Get one of these to measure the actual power consumption by the PC (and other things in your house). Modern CPUs and lately GPUs have gotten to be very power-thrifty when idle. So it may not actually be consuming as much power as you fear.

https://www.amazon.com/P3-International-P4460-Electricity-Monitor/dp/B000RGF29Q

The biggest power consumers for the average household is the heating / air conditioning bill. So in the winter running the PC may actually be free, since its electricity use ends up heating your house (it's the same as running an electric space heater). But in the summer you're paying double since first you have to pay to run the PC, then pay to run the air conditioner to pump the heat the PC generates out of the house. You may actually be better off putting the PC outside on the patio, and running the cables for the monitor, mouse, and keyboard through the door (use weather sealing foam to fill any gap to prevent loss of cooled air). Or if you're willing to suffer the slightly degraded image quality, put the PC outside, run an ethernet cable through a crack in the window or even use 802.11ac WiFi, and use the gaming PC remotely via Steam In-Home Streaming.

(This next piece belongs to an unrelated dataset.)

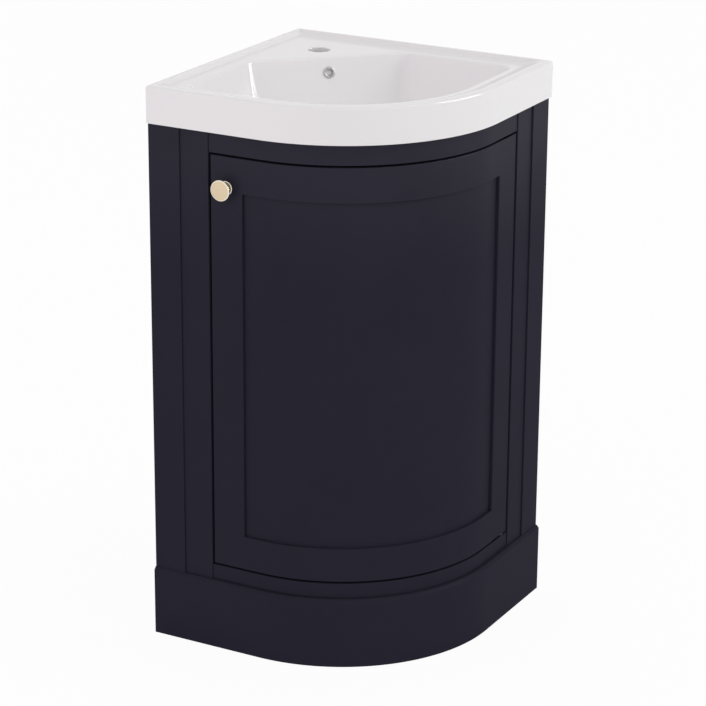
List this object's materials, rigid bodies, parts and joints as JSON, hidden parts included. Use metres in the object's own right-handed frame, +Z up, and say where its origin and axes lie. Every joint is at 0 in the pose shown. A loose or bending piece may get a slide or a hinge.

Edit: Consider replacing the 980 TI with a 10x0 GPU. Maxwell (the 8xx and 9xx series) was manufactured on 28nm lithography. Pascal is manufactured on 16nm so is able to provide much more performance at the same or lower power consumption. I'm not sure this would be worth it financially since GPUs depreciate like crazy. But if the overall goal is to reduce power consumption regardless of cost, this is an option.
 
Had a client ask me why his PC was using so much electricity as he used it 3 hours per day then shut off and unplugged it.

Come to find out he has 2 TV's running 24/7 cause he needs the sound, and can't sleep without it, and he has 2 freezers, and industrial sized dryer and washing machines running at least 8 hours a day.